Day 3 was a bit of a blur.  We woke up, camp somehow packed itself and we started walking.  This day required numerous stream crossings as the whole valley was fairly flooded.  We had decided to head out early so if we needed to cross the river it would be low enough to be safe.  Walking down the right side of the valley turned out to be a mistake, if you come out this valley, be sure to cross the river to the left side of the valley first thing in the morning.  The day was warm and this lower part of the valley was mostly grass so we were able to walk barefoot for a few miles which felt really nice after the pounding our feet had taken!  We dodged a few herds of the most bizarrely aggressive cows I’ve ever seen and found a small trail leading steeply downhill where the slow river began to turn into rapids.  Ahead, we could see the valley drop off steeply where there appeared to be a waterfall.  The trail mostly disappeared and we realized out mistake, the right side of the valley led to an impassable cliff.  To the left there was indeed a waterfall and on the other side of the river a real trail we needed to be on.  By this time of the day the river had risen too high to safely cross so our only option was to hop across some boulders right at the top of the waterfall.  With heavy packs and weary bodies it was a bit risky but we all made it safely across.

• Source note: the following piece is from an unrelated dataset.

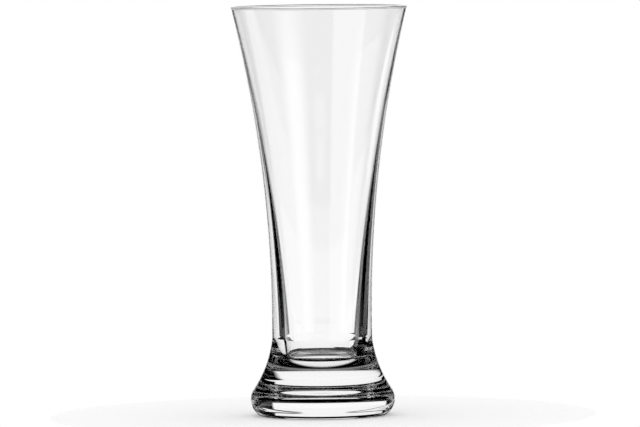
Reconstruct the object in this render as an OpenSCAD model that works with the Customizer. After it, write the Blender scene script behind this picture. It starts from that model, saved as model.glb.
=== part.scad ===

The rest of the hike was a long trudge out.  Back on a real trail we started running into many other hikers, most heading up to or coming down from Ala Kol (a lake.) There’s no real transportation options when you come down unless you have something pre-arranged and cell phones don’t work until you are almost out of the park so it’s not really worth catching a taxi.  Two miles from the gate where we could catch a bus, a mini-bus drove by.  They were really nice and gave us a ride all the way back into Karakol, plus they gave us free beer!  The hike turned out to be 36.5 miles and 7700’ of gain/loss over three days.  With the terrain as it was, it was much more difficult than the numbers suggest!

The route: From Karakol you can take a taxi or the 101 marshrutka to the gate to Karakol National Park.  Start walking up the road and then the trail until the valley splits about 7.5 miles in.  I’d suggest going up the left side and camping around 12-14 miles in.  When you make the turn up the left valley, get up the hill to your left to avoid the brush down below.  On day 2, start early so you aren’t on the glacier as late as we were.  You’ll want full glacier gear most of the year.  After you curve up and over Ontor Pass, take the rocky trail to the right and then the scree down.  You shouldn’t need to walk on the glacier more than ½ a mile, there is a bit of a trail through the rocks to the right.  Camp once you get to the grassy valley floor below.  Day three, wake up early and cross the river early, stay on the left side of the valley the whole way out.  Contact me for the GPS track. Have fun!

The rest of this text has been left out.